Trois mois plus tard, un tribunal prononcera un non-lieu en faveur des trois personnes inculpées après l’enquête de police, à savoir : un ingénieur-hygiéniste du bureau de salubrité publique, le propriétaire du bateau-lavoir ainsi que son locataire. Quand bien même la vétusté de l’embarcation, des défectuosités et l’absence de réparations avaient été précédemment signalées au service de l’hygiène, le juge avait conclu que « la catastrophe est due principalement à la fatalité, soit à des circonstances difficiles ou impossibles à prévoir ; qu’on ne peut pas dire, en l’espèce, qu’il y ait eu de la part des trois inculpés maladresse, imprudence, inattention, négligence ou inobservation des règlements ». [3]

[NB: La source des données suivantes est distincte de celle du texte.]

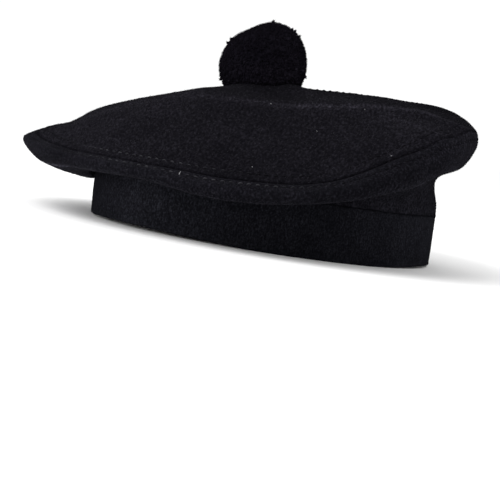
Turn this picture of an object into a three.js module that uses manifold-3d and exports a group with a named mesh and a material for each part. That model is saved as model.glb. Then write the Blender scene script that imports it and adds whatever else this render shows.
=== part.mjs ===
// Tam o' shanter: a wide round crown of thick felted wool on a narrow headband, with a cut wool pompom.
// Millimetres, +Z up. The wearer's brow is toward -Y and the left ear toward +X.
// The hat stands on the headband's bottom edge. The origin is the middle of its footprint, on the ground.
import * as THREE from "three";
import { mergeVertices } from "three/addons/utils/BufferGeometryUtils.js";
import Module from "manifold-3d";

const wasm = await Module();
wasm.setup();

// Driving dimensions, with x and y from the middle of the headband's foot
const FELT = 2.0; // wall of the crown
const GAP = 0.3; // clearance left between neighbouring pieces
const AROUND = 64; // sections round the crown
const SMOOTHING = 0.75; // how a section shares its bend out between long and short stretches

// The headband: half widths of its oval to the side and to the back, height, how far its top leans, wall
const BAND = { side: 82.2, back: 101.2, height: 28.6, lean: -1.5, wall: 3.4, around: 64 };

// The middle of the crown's top, in plan and in height
const CROWN = { x: -1.5, y: -19.5, top: 81.2 };

// How the crown meets the headband. Where its underside hangs lower than hangFrom above the band's top, it
// swings clear of the band by up to swing; where it stands, it drops to the band from up to drop above it.
const JOIN = { hangFrom: 8, hangSpan: 16, rest: -0.6, swing: 2, rise: 0.6, drop: 3, inset: 0.9, lift: 0.1 };

// The pompom: its middle in plan, its radius, its height above the crown's top, and its locks of yarn
const POM = { x: -2.1, y: -20.1, radius: 23.4, rise: 11.6, locks: 74, turn: 7 };

// One lock: its size, its share of that across and along, how deep its middle lies, how much that varies
const LOCK = { radius: 5.2, across: 0.86, along: 0.8, inset: 4.2, vary: 0.5 };

// The ball that holds the locks: how far it lies under their tips, its facets, how deep the crown cuts it
const HEAD = { inset: 1.6, around: 16, up: 10, bedDepth: 40 };

// Colours of the felt and the yarn, and their roughness
const COLOUR = { top: 0x1a191e, side: 0x18181c, band: 0x17171b, yarn: 0x0d0c11 };
const ROUGH = { felt: 0.95, yarn: 1.0 };

// Turns rows of numbers into objects with named columns.
function table(columns, rows) {
  return rows.map((row) => Object.fromEntries(columns.map((name, i) => [name, row[i]])));
}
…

N’empêche : cette tragédie aura marqué l’opinion qui réclame alors la construction d’installations fixes pour remplacer les bateaux. L’année suivante les autorités de la ville adopteront un projet de lavoir municipal destiné aux ménagères de la classe ouvrière dans le quartier des Pâquis.
Un témoignage
« Ma mère allait chercher le linge chez les clients, le triait au bateau-lavoir, le lavait là et le rapportait le soir mouillé », raconte une certaine Madame Chavanne, fille d’une lavandière, dans une archive de la Radio suisse romande [4]. Les faits remontent au début du 20e siècle, à une époque où selon ses souvenirs il existait encore pas moins de sept bateaux-lavoirs amarrés sur le Rhône. D’immenses chaudières y étaient installées qui produisaient de la vapeur avec l’eau puisée dans le fleuve. Les lavandières, qui y travaillaient du lever du jour à la tombée de la nuit, n’avaient pas le temps de s’occuper de leurs enfants qu’elles plaçaient alors à la crèche. Au bateau-lavoir, elles devaient parfois se battre pour y trouver une place qu’elles payaient 20 centimes de l’heure alors qu’elles ne gagnaient que deux francs par jour.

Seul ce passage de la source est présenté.